Stabilized cellulose separator based on NaCl and glycerol with uniform structure

A membranes used as battery separators must be thermally stable because they have to withstand extreme environments such as high temperatures. However, the membrane also must have a uniformly porous structure for the movement of Li ion, which reduces the thermal stability of the membrane. Thus, to solve this problem, thermally stable membrane was developed. Here in, for the first time, we succeeded that nano-sized porous composite membrane with thermally stable was fabricated from high molecular weight cellulose acetate (CA) and additives, Glycerol and NaCl, using a hydraulic force.

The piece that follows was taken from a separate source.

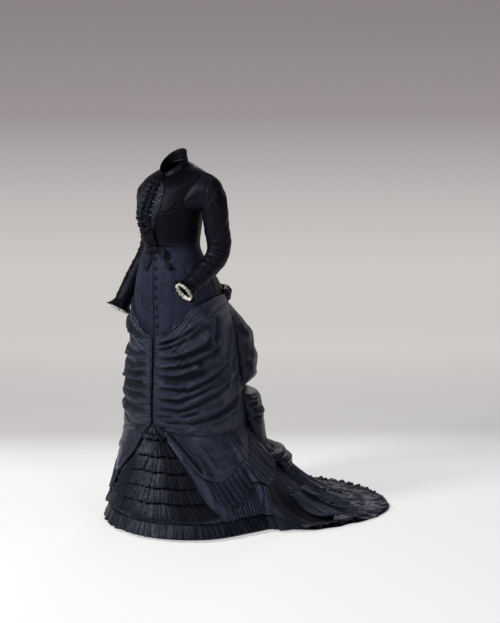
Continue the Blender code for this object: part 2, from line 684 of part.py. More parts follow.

The mol ratio of CA and glycerol was fixed at 1 and 0.1, respectively. With various mol ratio of NaCl, The optimal ratio for the additives to be well dispersed in the composite was investigated through water flux. At 0.07 mol ratio NaCl, it was measured that average water flux was 9.431 L/m2h and the coefficient of determination (R2) was 0.9802, which meaning it has a reproducible and largest water flux than other NaCl mol ratios. Thus, the optimal ratio was glycerol:NaCl = 0.1:0.07 mol ratio. In the optimal ratio, average porosity of the composite was measured to 10.20 ± 0.08%. It was confirmed by SEM that the pore sizes of the surfaces were similar. The thermodynamic properties of the CA/glycerol/NaCl composites was measured using TGA and DTG. It was shown that the thermal stability of the CA/glycerol/NaCl composite had a thermal behavior similar to neat CA film even though pore was formed. This was demonstrated that thermal stability was improved by stabling coordination bonding between the carbonyl group of CA and remaining additives. In addition, the degree of coordination bonding with the carbonyl group of CA according to the amount of NaCl was investigated using XPS.